» **JSON records of objects**:
######

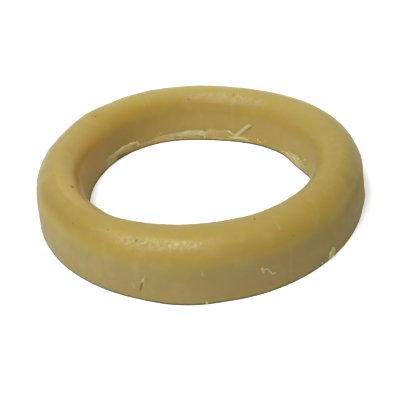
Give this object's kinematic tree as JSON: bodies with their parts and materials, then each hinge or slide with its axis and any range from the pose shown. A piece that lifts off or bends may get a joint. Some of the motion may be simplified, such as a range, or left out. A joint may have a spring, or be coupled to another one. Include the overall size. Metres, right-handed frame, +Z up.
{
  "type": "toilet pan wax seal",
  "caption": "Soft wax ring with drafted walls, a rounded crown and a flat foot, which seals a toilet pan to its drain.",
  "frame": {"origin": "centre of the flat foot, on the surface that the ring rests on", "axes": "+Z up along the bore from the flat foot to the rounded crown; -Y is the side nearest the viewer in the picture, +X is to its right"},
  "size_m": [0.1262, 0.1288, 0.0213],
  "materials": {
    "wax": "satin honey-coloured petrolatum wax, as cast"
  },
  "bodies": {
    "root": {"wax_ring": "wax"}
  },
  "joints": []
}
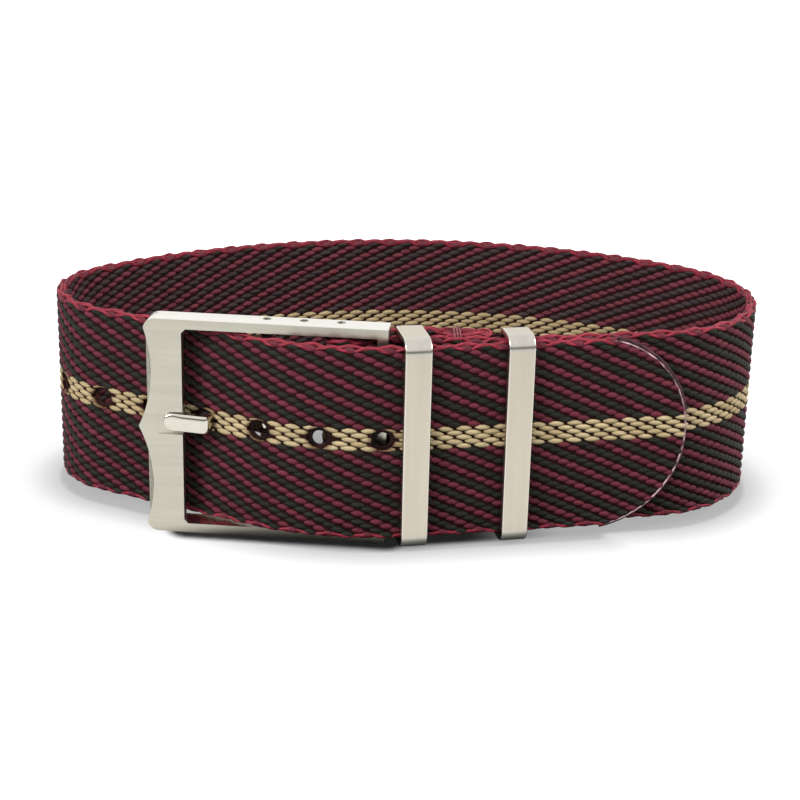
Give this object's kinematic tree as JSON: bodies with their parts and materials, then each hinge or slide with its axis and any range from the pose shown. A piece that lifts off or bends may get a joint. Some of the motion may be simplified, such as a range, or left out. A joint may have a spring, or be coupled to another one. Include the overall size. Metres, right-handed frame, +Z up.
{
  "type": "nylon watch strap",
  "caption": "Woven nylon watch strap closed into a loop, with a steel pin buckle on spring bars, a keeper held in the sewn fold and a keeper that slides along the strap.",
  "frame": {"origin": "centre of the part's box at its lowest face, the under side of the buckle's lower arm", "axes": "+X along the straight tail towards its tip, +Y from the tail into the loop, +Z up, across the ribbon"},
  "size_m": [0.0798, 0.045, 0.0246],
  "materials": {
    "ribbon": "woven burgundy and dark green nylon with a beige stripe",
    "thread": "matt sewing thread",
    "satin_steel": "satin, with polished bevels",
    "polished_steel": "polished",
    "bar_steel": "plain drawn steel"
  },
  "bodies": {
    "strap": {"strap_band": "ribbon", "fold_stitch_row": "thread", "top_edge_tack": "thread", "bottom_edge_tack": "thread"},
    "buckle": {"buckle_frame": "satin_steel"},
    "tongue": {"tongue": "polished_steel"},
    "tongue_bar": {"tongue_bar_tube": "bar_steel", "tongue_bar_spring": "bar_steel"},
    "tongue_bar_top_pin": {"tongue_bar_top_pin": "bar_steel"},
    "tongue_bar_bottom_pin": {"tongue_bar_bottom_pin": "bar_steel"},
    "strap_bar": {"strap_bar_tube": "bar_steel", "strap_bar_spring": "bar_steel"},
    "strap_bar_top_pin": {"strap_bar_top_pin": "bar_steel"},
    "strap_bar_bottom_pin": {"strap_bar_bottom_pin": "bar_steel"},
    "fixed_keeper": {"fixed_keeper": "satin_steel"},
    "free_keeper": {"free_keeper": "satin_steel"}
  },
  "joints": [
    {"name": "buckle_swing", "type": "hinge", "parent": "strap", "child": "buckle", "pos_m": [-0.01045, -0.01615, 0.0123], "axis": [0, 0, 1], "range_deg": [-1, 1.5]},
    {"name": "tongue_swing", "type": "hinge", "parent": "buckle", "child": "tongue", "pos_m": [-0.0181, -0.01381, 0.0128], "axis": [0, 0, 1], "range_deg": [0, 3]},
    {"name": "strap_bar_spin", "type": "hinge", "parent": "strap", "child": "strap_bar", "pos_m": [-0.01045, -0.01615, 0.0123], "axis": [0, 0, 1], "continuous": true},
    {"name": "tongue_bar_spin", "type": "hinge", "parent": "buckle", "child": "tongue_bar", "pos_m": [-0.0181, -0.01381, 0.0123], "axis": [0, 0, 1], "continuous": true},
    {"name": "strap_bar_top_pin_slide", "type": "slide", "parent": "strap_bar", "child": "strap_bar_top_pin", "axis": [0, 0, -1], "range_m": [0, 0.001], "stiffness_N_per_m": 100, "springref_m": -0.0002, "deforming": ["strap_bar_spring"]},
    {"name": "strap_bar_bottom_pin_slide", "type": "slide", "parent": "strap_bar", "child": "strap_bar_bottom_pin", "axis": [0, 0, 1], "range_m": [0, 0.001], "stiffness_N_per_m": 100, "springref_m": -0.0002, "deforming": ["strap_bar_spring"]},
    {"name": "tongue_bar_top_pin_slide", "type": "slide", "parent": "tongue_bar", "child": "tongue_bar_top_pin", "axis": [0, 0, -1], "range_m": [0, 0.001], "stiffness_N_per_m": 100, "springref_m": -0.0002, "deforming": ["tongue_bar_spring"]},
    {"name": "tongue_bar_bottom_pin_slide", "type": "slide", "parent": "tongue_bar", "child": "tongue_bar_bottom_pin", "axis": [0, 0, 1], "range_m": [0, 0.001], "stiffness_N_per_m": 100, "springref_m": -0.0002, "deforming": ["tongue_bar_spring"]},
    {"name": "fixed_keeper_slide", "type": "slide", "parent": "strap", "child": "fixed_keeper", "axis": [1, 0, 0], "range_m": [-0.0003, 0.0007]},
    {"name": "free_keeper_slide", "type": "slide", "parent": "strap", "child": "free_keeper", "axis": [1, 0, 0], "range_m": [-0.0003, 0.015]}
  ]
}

######

» **Problem**:
Make an exact copy of the material above.

» **Answer to the task**:
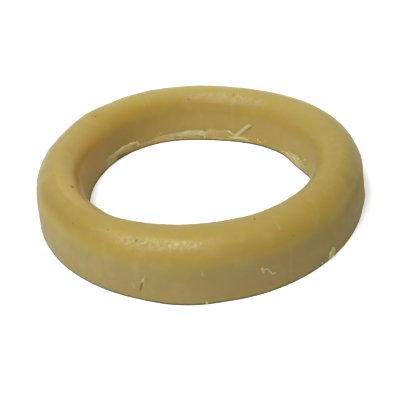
Give this object's kinematic tree as JSON: bodies with their parts and materials, then each hinge or slide with its axis and any range from the pose shown. A piece that lifts off or bends may get a joint. Some of the motion may be simplified, such as a range, or left out. A joint may have a spring, or be coupled to another one. Include the overall size. Metres, right-handed frame, +Z up.
{
  "type": "toilet pan wax seal",
  "caption": "Soft wax ring with drafted walls, a rounded crown and a flat foot, which seals a toilet pan to its drain.",
  "frame": {"origin": "centre of the flat foot, on the surface that the ring rests on", "axes": "+Z up along the bore from the flat foot to the rounded crown; -Y is the side nearest the viewer in the picture, +X is to its right"},
  "size_m": [0.1262, 0.1288, 0.0213],
  "materials": {
    "wax": "satin honey-coloured petrolatum wax, as cast"
  },
  "bodies": {
    "root": {"wax_ring": "wax"}
  },
  "joints": []
}
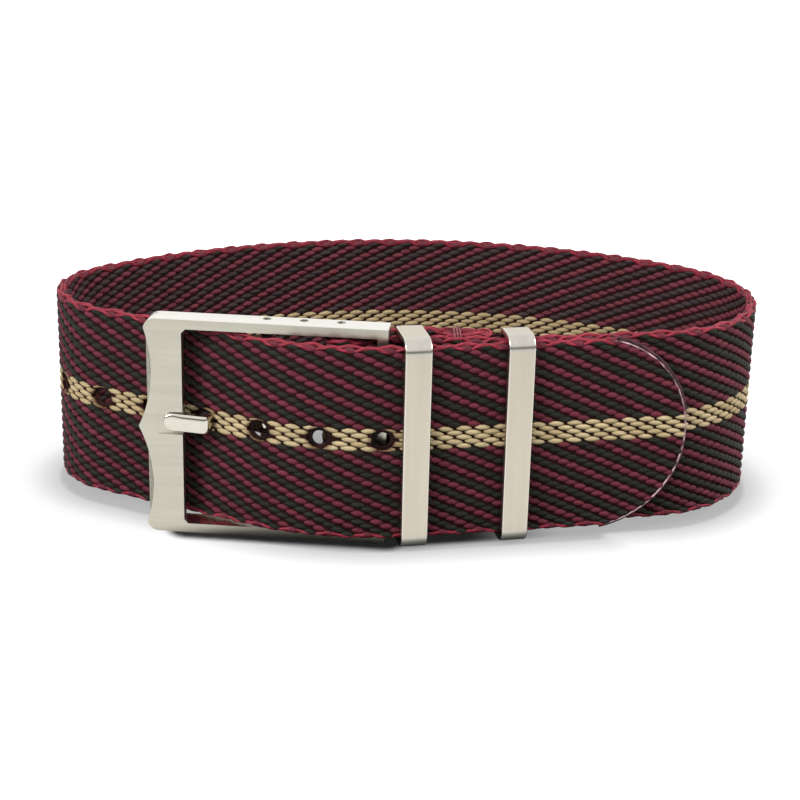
Give this object's kinematic tree as JSON: bodies with their parts and materials, then each hinge or slide with its axis and any range from the pose shown. A piece that lifts off or bends may get a joint. Some of the motion may be simplified, such as a range, or left out. A joint may have a spring, or be coupled to another one. Include the overall size. Metres, right-handed frame, +Z up.
{
  "type": "nylon watch strap",
  "caption": "Woven nylon watch strap closed into a loop, with a steel pin buckle on spring bars, a keeper held in the sewn fold and a keeper that slides along the strap.",
  "frame": {"origin": "centre of the part's box at its lowest face, the under side of the buckle's lower arm", "axes": "+X along the straight tail towards its tip, +Y from the tail into the loop, +Z up, across the ribbon"},
  "size_m": [0.0798, 0.045, 0.0246],
  "materials": {
    "ribbon": "woven burgundy and dark green nylon with a beige stripe",
    "thread": "matt sewing thread",
    "satin_steel": "satin, with polished bevels",
    "polished_steel": "polished",
    "bar_steel": "plain drawn steel"
  },
  "bodies": {
    "strap": {"strap_band": "ribbon", "fold_stitch_row": "thread", "top_edge_tack": "thread", "bottom_edge_tack": "thread"},
    "buckle": {"buckle_frame": "satin_steel"},
    "tongue": {"tongue": "polished_steel"},
    "tongue_bar": {"tongue_bar_tube": "bar_steel", "tongue_bar_spring": "bar_steel"},
    "tongue_bar_top_pin": {"tongue_bar_top_pin": "bar_steel"},
    "tongue_bar_bottom_pin": {"tongue_bar_bottom_pin": "bar_steel"},
    "strap_bar": {"strap_bar_tube": "bar_steel", "strap_bar_spring": "bar_steel"},
    "strap_bar_top_pin": {"strap_bar_top_pin": "bar_steel"},
    "strap_bar_bottom_pin": {"strap_bar_bottom_pin": "bar_steel"},
    "fixed_keeper": {"fixed_keeper": "satin_steel"},
    "free_keeper": {"free_keeper": "satin_steel"}
  },
  "joints": [
    {"name": "buckle_swing", "type": "hinge", "parent": "strap", "child": "buckle", "pos_m": [-0.01045, -0.01615, 0.0123], "axis": [0, 0, 1], "range_deg": [-1, 1.5]},
    {"name": "tongue_swing", "type": "hinge", "parent": "buckle", "child": "tongue", "pos_m": [-0.0181, -0.01381, 0.0128], "axis": [0, 0, 1], "range_deg": [0, 3]},
    {"name": "strap_bar_spin", "type": "hinge", "parent": "strap", "child": "strap_bar", "pos_m": [-0.01045, -0.01615, 0.0123], "axis": [0, 0, 1], "continuous": true},
    {"name": "tongue_bar_spin", "type": "hinge", "parent": "buckle", "child": "tongue_bar", "pos_m": [-0.0181, -0.01381, 0.0123], "axis": [0, 0, 1], "continuous": true},
    {"name": "strap_bar_top_pin_slide", "type": "slide", "parent": "strap_bar", "child": "strap_bar_top_pin", "axis": [0, 0, -1], "range_m": [0, 0.001], "stiffness_N_per_m": 100, "springref_m": -0.0002, "deforming": ["strap_bar_spring"]},
    {"name": "strap_bar_bottom_pin_slide", "type": "slide", "parent": "strap_bar", "child": "strap_bar_bottom_pin", "axis": [0, 0, 1], "range_m": [0, 0.001], "stiffness_N_per_m": 100, "springref_m": -0.0002, "deforming": ["strap_bar_spring"]},
    {"name": "tongue_bar_top_pin_slide", "type": "slide", "parent": "tongue_bar", "child": "tongue_bar_top_pin", "axis": [0, 0, -1], "range_m": [0, 0.001], "stiffness_N_per_m": 100, "springref_m": -0.0002, "deforming": ["tongue_bar_spring"]},
    {"name": "tongue_bar_bottom_pin_slide", "type": "slide", "parent": "tongue_bar", "child": "tongue_bar_bottom_pin", "axis": [0, 0, 1], "range_m": [0, 0.001], "stiffness_N_per_m": 100, "springref_m": -0.0002, "deforming": ["tongue_bar_spring"]},
    {"name": "fixed_keeper_slide", "type": "slide", "parent": "strap", "child": "fixed_keeper", "axis": [1, 0, 0], "range_m": [-0.0003, 0.0007]},
    {"name": "free_keeper_slide", "type": "slide", "parent": "strap", "child": "free_keeper", "axis": [1, 0, 0], "range_m": [-0.0003, 0.015]}
  ]
}